What is expected: Scan the material that follows. Copy every line containing the word "frame".

— Start —

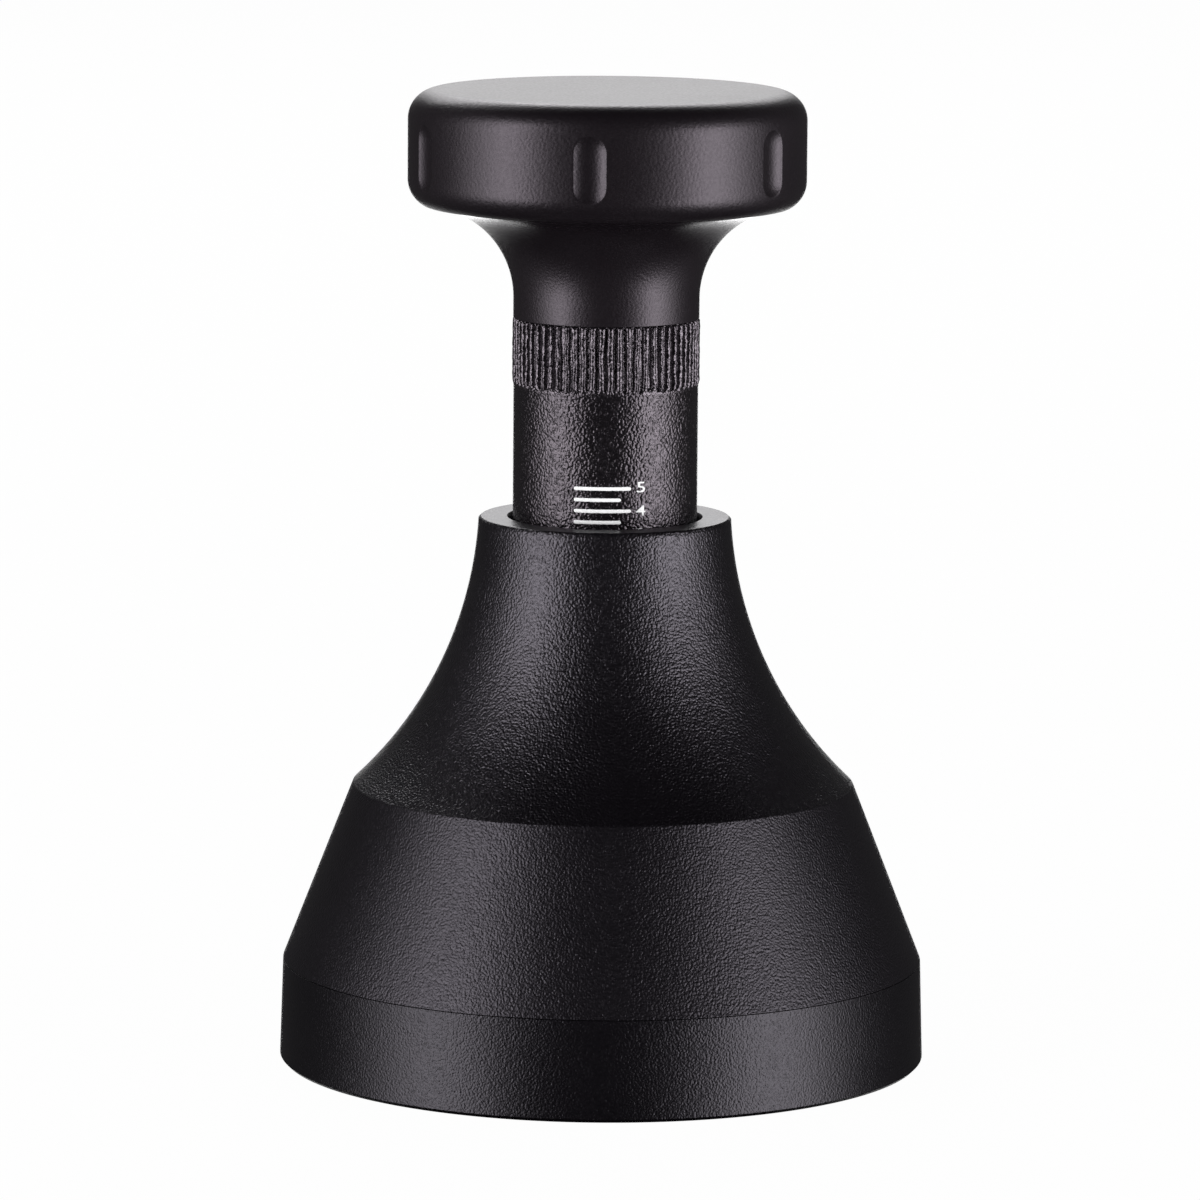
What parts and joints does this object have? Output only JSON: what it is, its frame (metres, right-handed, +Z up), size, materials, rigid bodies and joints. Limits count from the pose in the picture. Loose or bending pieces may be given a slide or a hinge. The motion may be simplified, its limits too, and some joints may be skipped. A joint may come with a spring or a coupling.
{
  "type": "espresso tamper",
  "caption": "Calibrated espresso tamper: flat round tamping base under a flared bell, a numbered screw sleeve that sets the spring, and a fluted palm knob.",
  "frame": {"origin": "centre of the tamping face, on the plane that the tamper stands on", "axes": "+Z up along the axis of the tamper towards the palm knob, -Y towards the scale on the sleeve, +X to the right of the scale"},
  "size_m": [0.058, 0.058, 0.0873],
  "materials": {
    "base_black": "fine bead-blasted black coating on stainless steel",
    "bell_black": "coarse textured black coating on aluminium",
    "sleeve_black": "coarse textured black coating",
    "satin_black": "smooth satin black anodised",
    "white_print": "white print",
    "brass": "turned brass",
    "bronze": "sintered bronze",
    "steel": "ground and turned stainless steel",
    "spring_steel": "drawn spring wire",
    "acetal": "off-white acetal",
    "rubber": "black nitrile rubber"
  },
  "bodies": {
    "housing": {"tamping_base": "base_black", "base_seal": "rubber", "bell": "bell_black", "mouth_bush": "acetal", "mouth_seal": "rubber", "thread_nut": "brass", "nut_screws": "steel", "guide_post": "steel", "spring_seat": "steel", "main_spring": "spring_steel"},
    "carrier": {"slip_washer": "acetal"},
    "setting_sleeve": {"sleeve": "sleeve_black", "scale_ticks": "white_print", "scale_numbers": "white_print", "stop_ring": "spring_steel", "neck": "satin_black", "neck_bush": "bronze", "neck_seal": "rubber", "gland_ring": "steel", "bumper_ring": "rubber"},
    "pressed_cap": {"spring_cap": "acetal"},
    "palm_knob": {"plunger": "steel", "knob": "satin_black"}
  },
  "joints": [
    {"name": "setting_travel", "type": "slide", "parent": "housing", "child": "carrier", "axis": [0, 0, 1], "range_m": [-0.0036, 0.0064], "deforming": ["main_spring"]},
    {"name": "setting_turn", "type": "hinge", "parent": "carrier", "child": "setting_sleeve", "pos_m": [0, 0, 0.05], "axis": [0, 0, 1], "range_deg": [-648, 1152]},
    {"name": "knob_press", "type": "slide", "parent": "carrier", "child": "pressed_cap", "axis": [0, 0, 1], "range_m": [-0.0012, 0], "stiffness_N_per_m": 8070, "springref_m": 0.0118, "deforming": ["main_spring"]},
    {"name": "knob_spin", "type": "hinge", "parent": "pressed_cap", "child": "palm_knob", "pos_m": [0, 0, 0.08], "axis": [0, 0, 1], "continuous": true}
  ],
  "couplings": [
    {"joint": "setting_turn", "follows": "setting_travel", "rad_per_m": 3141.6}
  ]
}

— End —

Result:
What parts and joints does this object have? Output only JSON: what it is, its frame (metres, right-handed, +Z up), size, materials, rigid bodies and joints. Limits count from the pose in the picture. Loose or bending pieces may be given a slide or a hinge. The motion may be simplified, its limits too, and some joints may be skipped. A joint may come with a spring or a coupling.
  "frame": {"origin": "centre of the tamping face, on the plane that the tamper stands on", "axes": "+Z up along the axis of the tamper towards the palm knob, -Y towards the scale on the sleeve, +X to the right of the scale"},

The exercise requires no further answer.